2. To prepare the chard:
Place handfuls of chard in a large sauté pan or skillet, drizzle with olive oil, and sprinkle with water and a few pinches of salt. Set the pan over medium heat until the bottom layer of leaves begins to cook; then reduce the heat and stir and fold the leaves until they are just wilted, 2-4 minutes. The leaves should be bright green. Set aside.
3. To prepare the bread:
Using your hands, toss the cubed bread with 2 Tbs olive oil, ¼ cup of the broth, and a few pinches of salt.
4. To build the panade:
Using a flameproof 2-quart soufflé dish or deep, enameled cast-iron pan, assemble the panade in layers. Start with a good smear of onions, followed by a loose scattering of bread cubes, a thin layer of onions, a blanked of chard, and a handful of cheese.
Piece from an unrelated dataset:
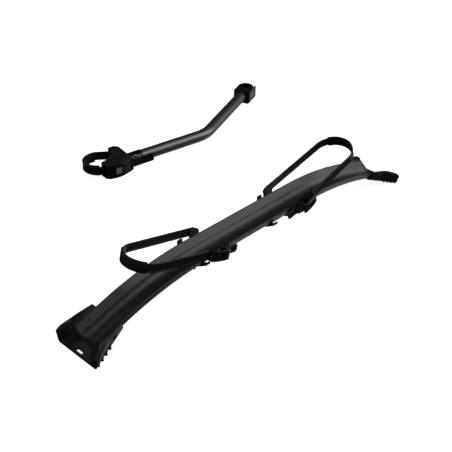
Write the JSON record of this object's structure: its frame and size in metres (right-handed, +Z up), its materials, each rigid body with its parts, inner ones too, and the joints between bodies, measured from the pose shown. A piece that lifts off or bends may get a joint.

Repeat, continuing until all ingredients are incorporated and the dish is full. Aim for 2 to 3 layers of each component, but make sure that the top is a mosaic of all the ingredients. Don’t worry if the layers are a bit uneven, or if you have to pack them down a bit—this is meant to be rustic.
Bring the remaining 1 ¾ cups broth and 2 cups water to a simmer in a medium saucepan. Pour the warm liquid slowly, in doses, over the assembled panade, drizzling it down the sides of the dish. The liquid should come up nearly to the top of the layered ingredients.
Set the dish over low heat on the stovetop, and bring its liquid to a simmer, looking for bubbles around the edges. Cover the top of the dish with parchment paper, then very loosely cover the top again with aluminum foil. Place the panade on a baking sheet to catch drips, slide it into the oven, and bake it until hot and bubbly, about 1 to 1 ½ hours. The top should be pale golden and a bit darker on the edges.
Uncover the panade, raise the oven temperature to 375 degrees Fahrenheit, and leave until for another 10-20 minutes, until the top is golden brown. Remove it from the oven, allow it to settle for a minute or two, and then serve.